### Collected material
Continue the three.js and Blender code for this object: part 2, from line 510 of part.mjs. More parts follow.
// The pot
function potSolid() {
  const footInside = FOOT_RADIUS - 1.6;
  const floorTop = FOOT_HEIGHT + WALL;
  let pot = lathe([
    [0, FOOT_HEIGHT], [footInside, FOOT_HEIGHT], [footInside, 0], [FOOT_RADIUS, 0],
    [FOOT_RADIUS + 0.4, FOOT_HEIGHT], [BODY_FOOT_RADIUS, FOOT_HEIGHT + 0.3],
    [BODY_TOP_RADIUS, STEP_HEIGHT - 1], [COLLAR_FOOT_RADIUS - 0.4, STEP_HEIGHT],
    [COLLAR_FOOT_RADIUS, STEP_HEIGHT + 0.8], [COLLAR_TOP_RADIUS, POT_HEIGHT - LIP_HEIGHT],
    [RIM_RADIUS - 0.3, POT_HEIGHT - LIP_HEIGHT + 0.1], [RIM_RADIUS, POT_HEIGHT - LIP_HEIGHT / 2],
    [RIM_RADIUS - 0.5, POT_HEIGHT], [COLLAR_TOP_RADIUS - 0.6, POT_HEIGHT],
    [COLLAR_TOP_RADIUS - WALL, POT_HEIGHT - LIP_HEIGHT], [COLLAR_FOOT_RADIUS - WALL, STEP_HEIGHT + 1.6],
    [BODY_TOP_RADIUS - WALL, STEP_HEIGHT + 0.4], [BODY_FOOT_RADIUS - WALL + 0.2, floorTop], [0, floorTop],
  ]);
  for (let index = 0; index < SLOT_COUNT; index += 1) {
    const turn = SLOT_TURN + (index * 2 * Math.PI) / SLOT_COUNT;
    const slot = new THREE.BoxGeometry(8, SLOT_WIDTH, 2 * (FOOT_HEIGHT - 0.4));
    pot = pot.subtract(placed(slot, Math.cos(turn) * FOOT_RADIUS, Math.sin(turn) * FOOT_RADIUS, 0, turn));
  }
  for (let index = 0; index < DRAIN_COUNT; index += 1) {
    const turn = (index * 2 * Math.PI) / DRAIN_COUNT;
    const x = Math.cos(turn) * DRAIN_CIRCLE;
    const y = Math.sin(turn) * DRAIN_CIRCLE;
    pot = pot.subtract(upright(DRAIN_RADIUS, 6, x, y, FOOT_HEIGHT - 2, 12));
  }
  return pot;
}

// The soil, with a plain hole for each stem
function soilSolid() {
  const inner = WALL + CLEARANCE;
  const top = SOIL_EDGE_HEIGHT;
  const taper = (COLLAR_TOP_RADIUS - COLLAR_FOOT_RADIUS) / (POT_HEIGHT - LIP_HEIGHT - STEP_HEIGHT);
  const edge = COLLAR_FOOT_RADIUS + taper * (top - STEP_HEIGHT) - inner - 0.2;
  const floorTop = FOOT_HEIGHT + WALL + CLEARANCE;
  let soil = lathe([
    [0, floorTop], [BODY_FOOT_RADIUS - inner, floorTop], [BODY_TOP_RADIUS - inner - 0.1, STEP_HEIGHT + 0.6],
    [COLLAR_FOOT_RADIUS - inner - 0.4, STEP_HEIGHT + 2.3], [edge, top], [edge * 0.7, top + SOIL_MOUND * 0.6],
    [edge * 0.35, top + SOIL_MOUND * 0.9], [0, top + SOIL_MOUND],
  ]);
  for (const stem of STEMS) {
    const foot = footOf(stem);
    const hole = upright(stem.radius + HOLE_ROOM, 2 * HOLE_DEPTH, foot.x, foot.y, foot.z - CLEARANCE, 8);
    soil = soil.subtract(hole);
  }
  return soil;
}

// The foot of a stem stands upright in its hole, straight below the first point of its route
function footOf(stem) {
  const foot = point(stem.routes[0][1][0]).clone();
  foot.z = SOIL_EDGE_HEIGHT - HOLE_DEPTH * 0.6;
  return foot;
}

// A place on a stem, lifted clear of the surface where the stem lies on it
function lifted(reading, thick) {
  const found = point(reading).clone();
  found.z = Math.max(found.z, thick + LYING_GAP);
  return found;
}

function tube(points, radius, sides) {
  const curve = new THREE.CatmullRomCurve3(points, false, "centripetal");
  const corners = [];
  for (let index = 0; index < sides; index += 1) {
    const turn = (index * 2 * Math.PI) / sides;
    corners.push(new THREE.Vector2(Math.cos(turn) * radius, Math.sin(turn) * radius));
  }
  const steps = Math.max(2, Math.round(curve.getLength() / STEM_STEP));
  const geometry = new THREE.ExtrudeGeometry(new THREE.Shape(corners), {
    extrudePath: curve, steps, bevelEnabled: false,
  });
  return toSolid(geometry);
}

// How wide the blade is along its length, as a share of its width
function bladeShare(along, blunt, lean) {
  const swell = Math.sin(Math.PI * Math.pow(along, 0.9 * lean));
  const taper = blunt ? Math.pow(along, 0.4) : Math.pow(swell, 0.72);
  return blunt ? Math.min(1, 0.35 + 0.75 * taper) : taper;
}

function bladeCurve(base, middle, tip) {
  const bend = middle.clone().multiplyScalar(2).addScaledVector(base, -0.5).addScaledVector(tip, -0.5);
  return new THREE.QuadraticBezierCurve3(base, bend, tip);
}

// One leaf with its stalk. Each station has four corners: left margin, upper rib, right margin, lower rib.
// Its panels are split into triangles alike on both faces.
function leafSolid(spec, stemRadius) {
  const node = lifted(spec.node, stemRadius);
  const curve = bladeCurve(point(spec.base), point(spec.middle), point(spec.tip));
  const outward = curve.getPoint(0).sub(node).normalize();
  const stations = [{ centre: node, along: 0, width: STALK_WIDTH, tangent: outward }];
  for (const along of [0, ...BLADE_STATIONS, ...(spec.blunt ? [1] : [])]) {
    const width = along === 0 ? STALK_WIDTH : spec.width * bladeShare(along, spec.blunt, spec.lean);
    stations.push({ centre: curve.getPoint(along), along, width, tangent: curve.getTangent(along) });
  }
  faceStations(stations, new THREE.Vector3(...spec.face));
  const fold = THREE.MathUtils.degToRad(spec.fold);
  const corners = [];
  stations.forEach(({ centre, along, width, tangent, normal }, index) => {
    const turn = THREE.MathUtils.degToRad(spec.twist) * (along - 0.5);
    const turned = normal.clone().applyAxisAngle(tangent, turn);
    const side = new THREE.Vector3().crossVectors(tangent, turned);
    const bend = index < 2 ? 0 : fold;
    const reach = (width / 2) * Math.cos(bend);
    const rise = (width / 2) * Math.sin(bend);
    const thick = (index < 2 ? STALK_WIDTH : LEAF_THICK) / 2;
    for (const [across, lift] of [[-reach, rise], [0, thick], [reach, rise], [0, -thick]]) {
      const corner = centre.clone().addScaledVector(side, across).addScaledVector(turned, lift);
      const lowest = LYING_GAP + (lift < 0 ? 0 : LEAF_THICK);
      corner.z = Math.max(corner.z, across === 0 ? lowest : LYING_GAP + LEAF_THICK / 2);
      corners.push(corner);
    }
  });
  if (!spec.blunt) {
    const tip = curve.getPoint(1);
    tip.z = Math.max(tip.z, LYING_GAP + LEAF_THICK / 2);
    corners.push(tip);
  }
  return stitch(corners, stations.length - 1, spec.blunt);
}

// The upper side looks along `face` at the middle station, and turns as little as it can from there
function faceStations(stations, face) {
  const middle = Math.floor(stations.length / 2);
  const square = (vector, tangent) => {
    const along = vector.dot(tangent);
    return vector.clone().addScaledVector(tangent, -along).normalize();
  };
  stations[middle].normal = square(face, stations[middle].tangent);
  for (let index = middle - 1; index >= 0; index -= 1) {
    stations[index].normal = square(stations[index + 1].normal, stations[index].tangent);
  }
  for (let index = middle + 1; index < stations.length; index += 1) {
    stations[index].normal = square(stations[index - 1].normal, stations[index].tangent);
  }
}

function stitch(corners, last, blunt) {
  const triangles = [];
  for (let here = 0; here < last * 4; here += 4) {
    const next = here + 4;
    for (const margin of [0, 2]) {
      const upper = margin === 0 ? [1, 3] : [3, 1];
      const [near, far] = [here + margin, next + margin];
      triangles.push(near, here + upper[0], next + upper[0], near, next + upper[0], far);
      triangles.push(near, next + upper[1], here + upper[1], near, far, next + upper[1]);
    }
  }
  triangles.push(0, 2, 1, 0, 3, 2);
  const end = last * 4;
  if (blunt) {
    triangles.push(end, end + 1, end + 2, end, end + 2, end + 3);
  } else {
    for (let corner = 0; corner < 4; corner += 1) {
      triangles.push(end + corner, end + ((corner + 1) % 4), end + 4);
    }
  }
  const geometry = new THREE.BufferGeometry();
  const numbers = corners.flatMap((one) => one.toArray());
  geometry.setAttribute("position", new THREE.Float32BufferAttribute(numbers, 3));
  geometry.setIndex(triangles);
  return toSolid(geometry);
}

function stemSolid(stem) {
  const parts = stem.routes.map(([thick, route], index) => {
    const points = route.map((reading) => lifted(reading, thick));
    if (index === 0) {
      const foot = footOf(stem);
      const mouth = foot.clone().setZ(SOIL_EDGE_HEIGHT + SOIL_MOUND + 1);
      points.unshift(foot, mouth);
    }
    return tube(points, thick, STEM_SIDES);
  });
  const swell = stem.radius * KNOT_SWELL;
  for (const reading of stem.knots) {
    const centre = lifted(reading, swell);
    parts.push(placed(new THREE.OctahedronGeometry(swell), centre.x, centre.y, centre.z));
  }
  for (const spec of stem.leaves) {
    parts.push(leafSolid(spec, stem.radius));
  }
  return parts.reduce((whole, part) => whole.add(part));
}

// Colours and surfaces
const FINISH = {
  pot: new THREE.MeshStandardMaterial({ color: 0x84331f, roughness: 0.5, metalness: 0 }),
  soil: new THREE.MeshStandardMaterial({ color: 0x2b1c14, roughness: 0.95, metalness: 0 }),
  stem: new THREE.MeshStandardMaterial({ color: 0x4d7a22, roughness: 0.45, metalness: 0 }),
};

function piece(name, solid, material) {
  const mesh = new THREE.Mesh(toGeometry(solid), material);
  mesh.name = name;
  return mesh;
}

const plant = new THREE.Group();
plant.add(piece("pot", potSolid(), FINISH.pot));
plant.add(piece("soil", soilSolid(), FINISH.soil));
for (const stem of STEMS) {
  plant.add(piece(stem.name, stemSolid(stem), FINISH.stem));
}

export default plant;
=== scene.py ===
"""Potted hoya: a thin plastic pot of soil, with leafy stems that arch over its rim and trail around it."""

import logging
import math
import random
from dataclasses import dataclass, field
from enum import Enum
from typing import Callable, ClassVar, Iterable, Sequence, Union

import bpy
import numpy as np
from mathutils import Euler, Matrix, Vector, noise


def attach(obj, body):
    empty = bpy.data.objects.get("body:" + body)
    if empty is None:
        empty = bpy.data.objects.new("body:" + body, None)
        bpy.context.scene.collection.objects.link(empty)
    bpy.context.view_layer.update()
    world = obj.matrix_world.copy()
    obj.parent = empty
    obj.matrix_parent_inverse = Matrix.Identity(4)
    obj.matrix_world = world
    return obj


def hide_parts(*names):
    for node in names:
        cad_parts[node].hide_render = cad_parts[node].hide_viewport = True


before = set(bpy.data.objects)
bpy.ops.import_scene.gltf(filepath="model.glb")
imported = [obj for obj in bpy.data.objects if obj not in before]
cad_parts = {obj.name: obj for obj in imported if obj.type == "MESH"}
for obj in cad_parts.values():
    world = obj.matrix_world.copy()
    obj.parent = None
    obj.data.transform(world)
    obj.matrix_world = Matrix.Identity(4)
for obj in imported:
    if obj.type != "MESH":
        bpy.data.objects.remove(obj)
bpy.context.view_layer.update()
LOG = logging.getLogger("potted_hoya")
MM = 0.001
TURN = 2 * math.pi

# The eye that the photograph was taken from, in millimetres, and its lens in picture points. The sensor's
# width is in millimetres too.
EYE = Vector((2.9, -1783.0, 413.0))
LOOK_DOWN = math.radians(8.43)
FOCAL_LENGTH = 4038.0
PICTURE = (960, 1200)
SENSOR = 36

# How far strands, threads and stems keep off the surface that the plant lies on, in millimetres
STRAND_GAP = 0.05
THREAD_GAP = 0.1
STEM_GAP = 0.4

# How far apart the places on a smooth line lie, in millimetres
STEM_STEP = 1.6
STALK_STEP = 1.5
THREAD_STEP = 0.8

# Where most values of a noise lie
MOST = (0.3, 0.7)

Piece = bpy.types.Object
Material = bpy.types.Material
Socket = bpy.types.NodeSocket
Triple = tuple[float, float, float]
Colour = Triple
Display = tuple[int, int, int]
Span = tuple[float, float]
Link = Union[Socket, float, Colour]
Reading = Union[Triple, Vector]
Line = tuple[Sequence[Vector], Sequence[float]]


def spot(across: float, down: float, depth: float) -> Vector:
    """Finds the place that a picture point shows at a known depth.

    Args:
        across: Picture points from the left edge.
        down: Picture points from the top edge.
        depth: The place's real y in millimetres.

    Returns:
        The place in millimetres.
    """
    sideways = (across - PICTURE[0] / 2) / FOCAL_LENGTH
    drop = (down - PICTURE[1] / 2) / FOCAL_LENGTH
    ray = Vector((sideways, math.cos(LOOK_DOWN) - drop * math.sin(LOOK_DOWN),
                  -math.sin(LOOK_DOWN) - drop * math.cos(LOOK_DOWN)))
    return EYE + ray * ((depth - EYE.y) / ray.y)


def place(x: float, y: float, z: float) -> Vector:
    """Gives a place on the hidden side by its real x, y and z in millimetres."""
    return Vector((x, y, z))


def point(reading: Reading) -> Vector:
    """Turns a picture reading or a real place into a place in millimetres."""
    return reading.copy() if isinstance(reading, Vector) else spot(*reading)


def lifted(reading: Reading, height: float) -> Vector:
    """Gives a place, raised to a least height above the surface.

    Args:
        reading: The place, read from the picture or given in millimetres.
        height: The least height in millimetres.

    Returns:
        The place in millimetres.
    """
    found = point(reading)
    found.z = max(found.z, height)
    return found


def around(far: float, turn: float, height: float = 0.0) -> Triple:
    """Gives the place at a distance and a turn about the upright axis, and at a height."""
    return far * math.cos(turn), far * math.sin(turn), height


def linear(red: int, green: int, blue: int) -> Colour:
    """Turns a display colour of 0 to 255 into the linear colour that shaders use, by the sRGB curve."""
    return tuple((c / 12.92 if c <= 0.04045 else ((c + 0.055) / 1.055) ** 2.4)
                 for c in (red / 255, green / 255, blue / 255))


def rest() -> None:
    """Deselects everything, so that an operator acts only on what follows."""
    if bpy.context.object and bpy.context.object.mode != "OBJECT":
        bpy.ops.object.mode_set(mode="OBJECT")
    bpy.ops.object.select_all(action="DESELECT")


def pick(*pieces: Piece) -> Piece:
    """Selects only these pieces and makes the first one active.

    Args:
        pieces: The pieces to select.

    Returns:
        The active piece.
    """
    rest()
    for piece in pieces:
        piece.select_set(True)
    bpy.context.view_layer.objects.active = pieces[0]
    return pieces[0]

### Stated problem
Both the line with "function piece(name, solid, material)" and the line with "from typing import" belong in the extract, along with every line between them; set down those lines exactly and only.

### Finished task
function piece(name, solid, material) {
  const mesh = new THREE.Mesh(toGeometry(solid), material);
  mesh.name = name;
  return mesh;
}

const plant = new THREE.Group();
plant.add(piece("pot", potSolid(), FINISH.pot));
plant.add(piece("soil", soilSolid(), FINISH.soil));
for (const stem of STEMS) {
  plant.add(piece(stem.name, stemSolid(stem), FINISH.stem));
}

export default plant;
=== scene.py ===
"""Potted hoya: a thin plastic pot of soil, with leafy stems that arch over its rim and trail around it."""

import logging
import math
import random
from dataclasses import dataclass, field
from enum import Enum
from typing import Callable, ClassVar, Iterable, Sequence, Union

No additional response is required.